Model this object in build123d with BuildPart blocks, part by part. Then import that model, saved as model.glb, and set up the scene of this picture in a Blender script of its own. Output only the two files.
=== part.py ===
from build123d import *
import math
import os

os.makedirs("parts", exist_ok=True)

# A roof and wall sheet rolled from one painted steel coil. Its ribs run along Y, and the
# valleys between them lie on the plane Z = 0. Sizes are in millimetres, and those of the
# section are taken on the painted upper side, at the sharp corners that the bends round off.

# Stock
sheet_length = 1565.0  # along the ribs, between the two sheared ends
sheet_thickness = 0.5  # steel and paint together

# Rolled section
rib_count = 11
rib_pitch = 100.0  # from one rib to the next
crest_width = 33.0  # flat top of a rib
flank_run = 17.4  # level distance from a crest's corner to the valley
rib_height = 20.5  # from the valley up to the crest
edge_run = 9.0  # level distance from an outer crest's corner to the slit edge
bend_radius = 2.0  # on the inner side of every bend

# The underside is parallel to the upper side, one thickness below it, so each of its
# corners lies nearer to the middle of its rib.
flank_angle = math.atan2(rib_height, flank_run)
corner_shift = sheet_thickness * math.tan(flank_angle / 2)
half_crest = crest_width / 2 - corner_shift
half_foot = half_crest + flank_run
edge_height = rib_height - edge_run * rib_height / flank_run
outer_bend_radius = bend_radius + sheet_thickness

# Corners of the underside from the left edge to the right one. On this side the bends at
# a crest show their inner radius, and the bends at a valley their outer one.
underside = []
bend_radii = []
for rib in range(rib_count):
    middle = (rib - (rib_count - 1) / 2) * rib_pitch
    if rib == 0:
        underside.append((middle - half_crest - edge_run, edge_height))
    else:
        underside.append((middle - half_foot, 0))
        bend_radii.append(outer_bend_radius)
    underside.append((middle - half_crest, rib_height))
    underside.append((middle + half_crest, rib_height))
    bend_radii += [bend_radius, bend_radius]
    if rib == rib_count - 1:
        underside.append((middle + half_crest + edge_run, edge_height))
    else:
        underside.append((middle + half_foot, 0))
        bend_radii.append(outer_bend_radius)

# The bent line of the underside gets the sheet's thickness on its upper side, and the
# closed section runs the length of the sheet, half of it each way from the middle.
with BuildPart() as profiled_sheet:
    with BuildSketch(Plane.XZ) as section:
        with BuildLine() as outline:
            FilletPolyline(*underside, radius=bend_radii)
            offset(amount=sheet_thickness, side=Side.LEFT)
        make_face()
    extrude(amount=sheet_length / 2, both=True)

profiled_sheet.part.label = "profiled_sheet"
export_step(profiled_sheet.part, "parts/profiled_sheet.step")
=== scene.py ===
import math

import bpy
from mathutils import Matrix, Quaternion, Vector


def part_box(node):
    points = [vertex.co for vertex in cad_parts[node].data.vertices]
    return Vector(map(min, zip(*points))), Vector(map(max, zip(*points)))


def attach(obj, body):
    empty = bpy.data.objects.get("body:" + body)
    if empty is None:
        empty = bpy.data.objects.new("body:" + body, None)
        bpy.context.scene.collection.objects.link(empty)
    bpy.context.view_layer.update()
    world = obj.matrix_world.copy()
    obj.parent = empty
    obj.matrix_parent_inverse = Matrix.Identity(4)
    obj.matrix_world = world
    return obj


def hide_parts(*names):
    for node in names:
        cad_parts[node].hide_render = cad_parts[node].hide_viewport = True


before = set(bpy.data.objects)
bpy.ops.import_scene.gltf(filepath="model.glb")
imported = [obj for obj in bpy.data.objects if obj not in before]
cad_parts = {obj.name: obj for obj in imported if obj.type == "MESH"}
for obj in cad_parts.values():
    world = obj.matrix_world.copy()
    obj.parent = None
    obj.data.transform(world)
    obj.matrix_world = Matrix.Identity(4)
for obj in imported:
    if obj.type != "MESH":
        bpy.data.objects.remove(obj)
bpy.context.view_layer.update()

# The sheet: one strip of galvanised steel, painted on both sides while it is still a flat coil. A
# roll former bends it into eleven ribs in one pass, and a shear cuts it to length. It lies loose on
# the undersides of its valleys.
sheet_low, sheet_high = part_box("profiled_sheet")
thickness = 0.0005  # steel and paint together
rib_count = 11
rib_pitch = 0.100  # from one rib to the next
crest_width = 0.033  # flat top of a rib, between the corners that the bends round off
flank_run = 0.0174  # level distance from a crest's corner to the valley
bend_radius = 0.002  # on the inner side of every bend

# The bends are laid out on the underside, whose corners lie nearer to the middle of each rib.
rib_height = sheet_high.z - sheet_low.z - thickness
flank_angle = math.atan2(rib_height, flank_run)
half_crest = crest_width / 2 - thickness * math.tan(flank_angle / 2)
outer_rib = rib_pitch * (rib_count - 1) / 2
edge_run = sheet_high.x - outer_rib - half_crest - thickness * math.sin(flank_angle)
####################
[Work required] The required output is an exact reproduction of the lines starting at the one that contains "# The bent line" and ending at the one that contains "imported = [obj". Both boundary lines belong to it.

[In response]
# The bent line of the underside gets the sheet's thickness on its upper side, and the
# closed section runs the length of the sheet, half of it each way from the middle.
with BuildPart() as profiled_sheet:
    with BuildSketch(Plane.XZ) as section:
        with BuildLine() as outline:
            FilletPolyline(*underside, radius=bend_radii)
            offset(amount=sheet_thickness, side=Side.LEFT)
        make_face()
    extrude(amount=sheet_length / 2, both=True)

profiled_sheet.part.label = "profiled_sheet"
export_step(profiled_sheet.part, "parts/profiled_sheet.step")
=== scene.py ===
import math

import bpy
from mathutils import Matrix, Quaternion, Vector


def part_box(node):
    points = [vertex.co for vertex in cad_parts[node].data.vertices]
    return Vector(map(min, zip(*points))), Vector(map(max, zip(*points)))


def attach(obj, body):
    empty = bpy.data.objects.get("body:" + body)
    if empty is None:
        empty = bpy.data.objects.new("body:" + body, None)
        bpy.context.scene.collection.objects.link(empty)
    bpy.context.view_layer.update()
    world = obj.matrix_world.copy()
    obj.parent = empty
    obj.matrix_parent_inverse = Matrix.Identity(4)
    obj.matrix_world = world
    return obj


def hide_parts(*names):
    for node in names:
        cad_parts[node].hide_render = cad_parts[node].hide_viewport = True


before = set(bpy.data.objects)
bpy.ops.import_scene.gltf(filepath="model.glb")
imported = [obj for obj in bpy.data.objects if obj not in before]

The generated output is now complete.